>> BEGIN
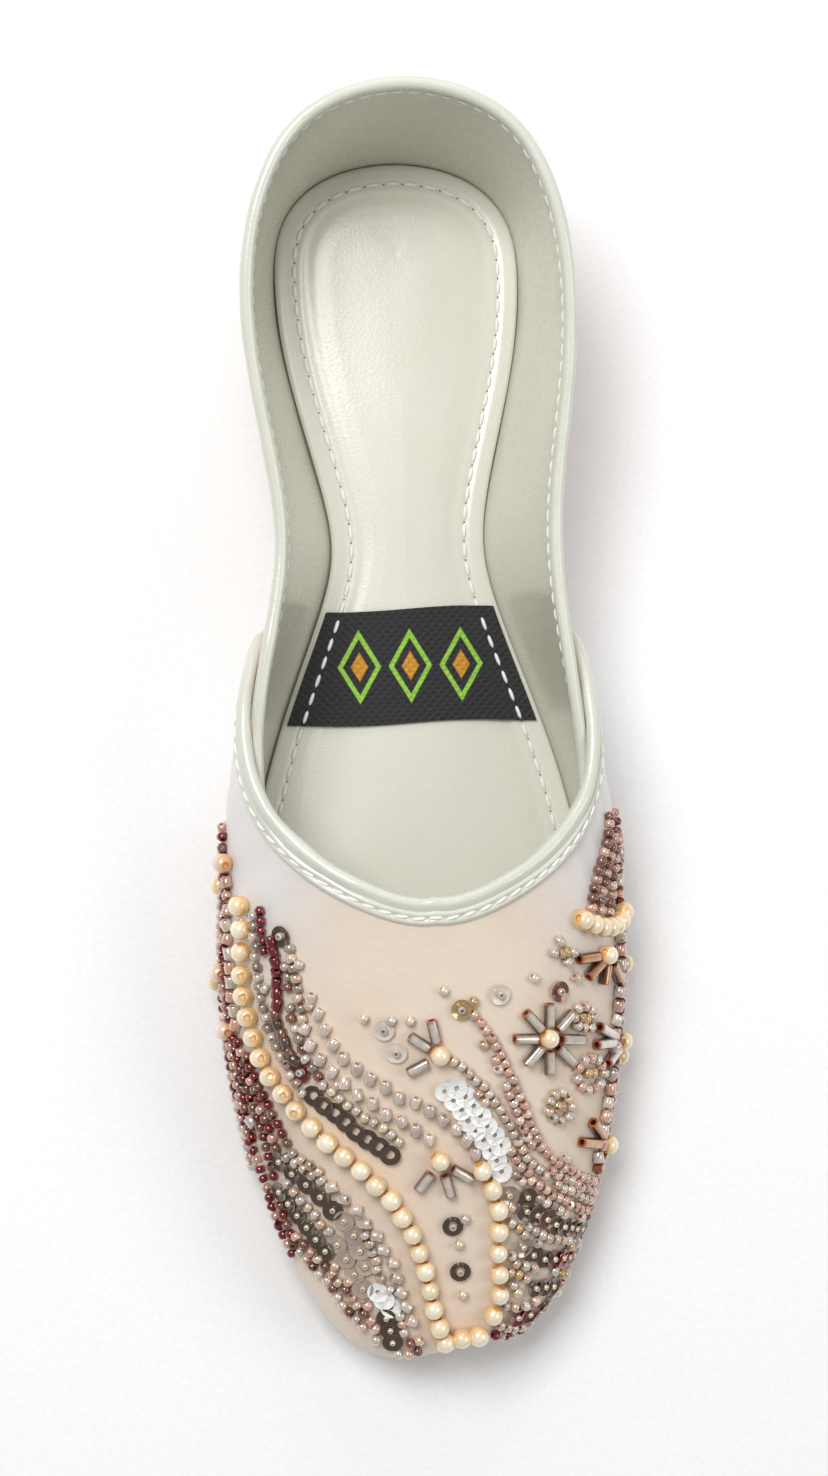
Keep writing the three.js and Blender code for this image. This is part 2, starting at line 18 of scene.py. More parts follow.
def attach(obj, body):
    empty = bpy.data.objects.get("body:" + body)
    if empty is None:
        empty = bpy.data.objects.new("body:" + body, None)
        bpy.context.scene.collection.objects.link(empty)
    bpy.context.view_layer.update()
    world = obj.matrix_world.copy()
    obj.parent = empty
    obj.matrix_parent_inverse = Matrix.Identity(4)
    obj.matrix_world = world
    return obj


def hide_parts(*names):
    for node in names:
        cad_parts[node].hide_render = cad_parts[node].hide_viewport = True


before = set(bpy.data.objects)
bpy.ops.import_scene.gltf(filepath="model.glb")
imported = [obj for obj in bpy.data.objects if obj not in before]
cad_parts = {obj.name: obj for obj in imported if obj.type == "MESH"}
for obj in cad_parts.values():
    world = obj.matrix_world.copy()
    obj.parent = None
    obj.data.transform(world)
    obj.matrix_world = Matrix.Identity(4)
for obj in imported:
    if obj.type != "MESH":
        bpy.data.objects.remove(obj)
>> END
Using the listing above, locate the lines that hold "before" and copy each one.

before = set(bpy.data.objects)
imported = [obj for obj in bpy.data.objects if obj not in before]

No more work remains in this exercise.